Chi Kee Sawmill and Timber moved to the current Kwu Tung Ma Cho Lung site in 1982. The 10,000 sq ft site is owned by Wong and his siblings.
Wong said his was the only plant that still used machinery to cut wood, while other operations only engaged in recycling or reselling.
The site of the sawmill is earmarked for public housing, under the government’s plan for Kwu Tung North, where land clearance operations have begun.
Wong and his family wished that the government would grant them two more years to handle the remaining timber and wood.
Wong said the compensation offered by the government was insufficient for relocating the factory. According to the latest rates for resumed land, owners of agricultural sites in his area were entitled to HK$1,500 (US$191) per sq ft.
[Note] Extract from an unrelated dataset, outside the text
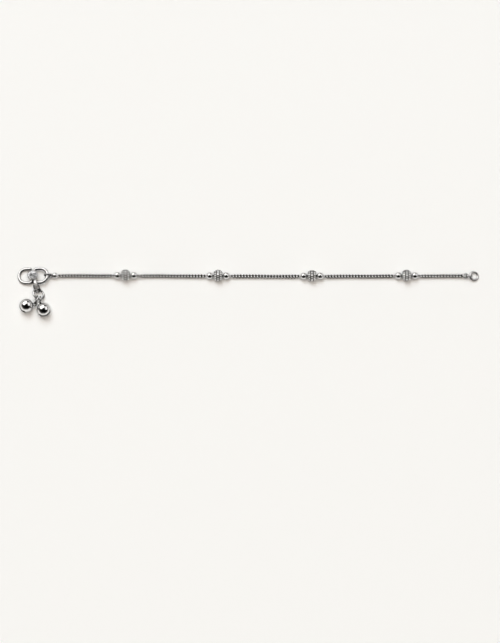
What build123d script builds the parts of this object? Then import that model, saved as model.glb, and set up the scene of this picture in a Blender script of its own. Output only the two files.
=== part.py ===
from build123d import *
from math import cos, pi, radians, sin, tan
import os

os.makedirs("parts", exist_ok=True)

# A silver payal anklet, unclasped and laid straight along X on a flat surface at z = 0.
# The hook, with its drop of two bells, is at the -X end, and the end ring at the +X end.
# Heights are above the surface. Sideways places are measured from the chain's line,
# towards +Y, and the function at() turns them into the model's own frame.

# ---- driving dimensions, mm ----
overall_length = 265.9
clearance = 0.02

# hook: round wire bent to an S whose two loops lie side by side
hook_wire = 1.7
hook_half_length = 8.3
hook_half_width = 4.15
hook_loop_radius = 4.1
hook_corner_radius = 1.75
hook_stroke_lean = 0.75
hook_open_tip = -1.76
hook_closed_tip = 1.05
hook_tilt = 7.5
hook_side = -0.15

# button soldered on the hook's middle stroke
button_half_length = 3.15
button_half_width = 2.9
button_foot_length = 2.8
button_foot_width = 2.45
button_sink = 0.3
button_wall = 1.15
bevel_height = 0.55
face_half_length = 2.75
face_half_width = 2.1
groove_width = 0.3
groove_depth = 0.3
dome_half_length = 2.35
dome_half_width = 1.7
dome_shrink = 0.55
dome_rise = 0.42

# drop: bail ring, link, ring, and a jump ring for each bell
bail_thickness = 0.7
bail_width = 1.5
bail_round = 0.2
bail_diameter = 3.79
link_wire = 0.8
link_width = 3.03
drop_ring_wire = 1.1
drop_ring_diameter = 6.35
bell_ring_wire = 0.8

# bells
bell_diameter = 7.9
bell_wall = 0.45
bell_eye_wire = 0.8
bell_eye_diameter = 2.2
slit_width = 0.9
slit_half_angle = 52.0
slit_hole_diameter = 1.8
pellet_diameter = 2.4

# chain and its ends
chain_diameter = 2.5
thread_diameter = 1.6
taper_length = 1.2
cap_diameter = 3.6
cap_loop_wire = 0.8
cap_loop_diameter = 2.5
cap_socket_depth = 0.9
start_link_wire = 0.8
eye_wire = 0.75
eye_diameter = 2.5
end_link_wire = 0.7
end_link_diameter = 3.24
end_ring_wire = 1.1
end_ring_diameter = 4.65
end_ring_lean = 15.0

# bead stations along the chain
station_places = (-70.6, -17.4, 36.7, 91.3)
large_bead_diameter = 6.5
large_bead_length = 5.0
large_bead_bore = 2.8
small_bead_diameter = 4.2
small_bead_bore = 2.0
small_bead_offset = 4.75

# ---- worked out from the driving dimensions ----
hook_rise = hook_half_length * sin(radians(hook_tilt)) + hook_wire / 2
hook_x = (
    -overall_length / 2
    + hook_wire / 2
    + hook_half_length * cos(radians(hook_tilt))
)
right_bell_side = -21.1
hook_top_side = hook_side + hook_half_width + hook_wire / 2
drop_end_side = right_bell_side - bell_diameter / 2
chain_line_y = -(hook_top_side + drop_end_side) / 2
end_ring_reach = end_ring_diameter / 2 * cos(radians(end_ring_lean)) + end_ring_wire / 2
end_ring_x = overall_length / 2 - end_ring_reach


def at(x, side, height):
    """A point given by its place along X, its side of the chain's line and its height."""
    return Vector(x, chain_line_y + side, height)


def ring_plane(centre, normal):
    """A plane through centre, square to normal."""
    axis = Vector(*normal).normalized()
    level = axis.cross(Vector(0, 0, 1))
    across = level.normalized() if level.length > 1e-6 else Vector(1, 0, 0)
    return Plane(origin=centre, x_dir=across, z_dir=axis)


def tilted(lean_x, lean_y):
    """The direction that a flat ring's axis takes when it leans by these angles, in degrees."""
    return (
        sin(radians(lean_x)),
        sin(radians(lean_y)) * cos(radians(lean_x)),
        cos(radians(lean_y)) * cos(radians(lean_x)),
    )


def rolled_plane(centre, along, roll):
    """A plane through centre whose X runs along a direction, turned about it by roll degrees."""
    length_axis = Vector(*along).normalized()
    level = length_axis.cross(Vector(0, 0, 1)).normalized()
    upright = level.cross(length_axis)
    width_axis = level * cos(radians(roll)) + upright * sin(radians(roll))
    return Plane(origin=centre, x_dir=length_axis, z_dir=length_axis.cross(width_axis))


def round_ring(name, centre, normal, diameter, wire):
    """A closed ring of round wire; diameter is that of the wire's centre line."""
    with BuildPart() as ring:
        with Locations(Location(ring_plane(centre, normal))):
            Torus(diameter / 2, wire / 2)
    ring.part.label = name
    return ring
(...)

Wong had tried bidding for a piece of land in Yuen Long but failed.
According to volunteers who took Wong’s woodwork classes, a “white knight” has reached out to offer 10,000 sq ft of land at a monthly rent of HK$80,000. But the 72-year-old said the rent was unaffordable because their monthly revenue had never exceeded HK$80,000.
Wong has reached out to the government about turning the sawmill into some form of museum to educate the public about woodwork, sawing technique and the history. He was inspired by The Mills, a textiles factory in Tsuen Wan revitalised into a cultural and retail landmark, but he never received an official reply.
“They could preserve the machinery and exhibit it in a park in the new residential area. I would already be very happy.”
A spokesman for the Lands Department said the site concerned both private lots and government land. It said it had first informed the sawmill in 2019 that it had to move out by the second half of 2021, giving it some time to relocate itself. The private lots of the site were then resumed in December 2019.
Then in September last year, the Lands Department posted a notice to demand the operator to stop occupying government land. The initial deadline in December had been pushed back several times to June this year.
“The government has given more than two years of buffer to allow the sawmill to relocate itself. But the land resumption and clearance plan cannot be further delayed now due to the development of the Kwu Tung North area,” he said.
He said the government would arrange for land planning consultation and mediation service if an operator wanted to relocate, but according to Lands Department records, the sawmill had not made a request for such services.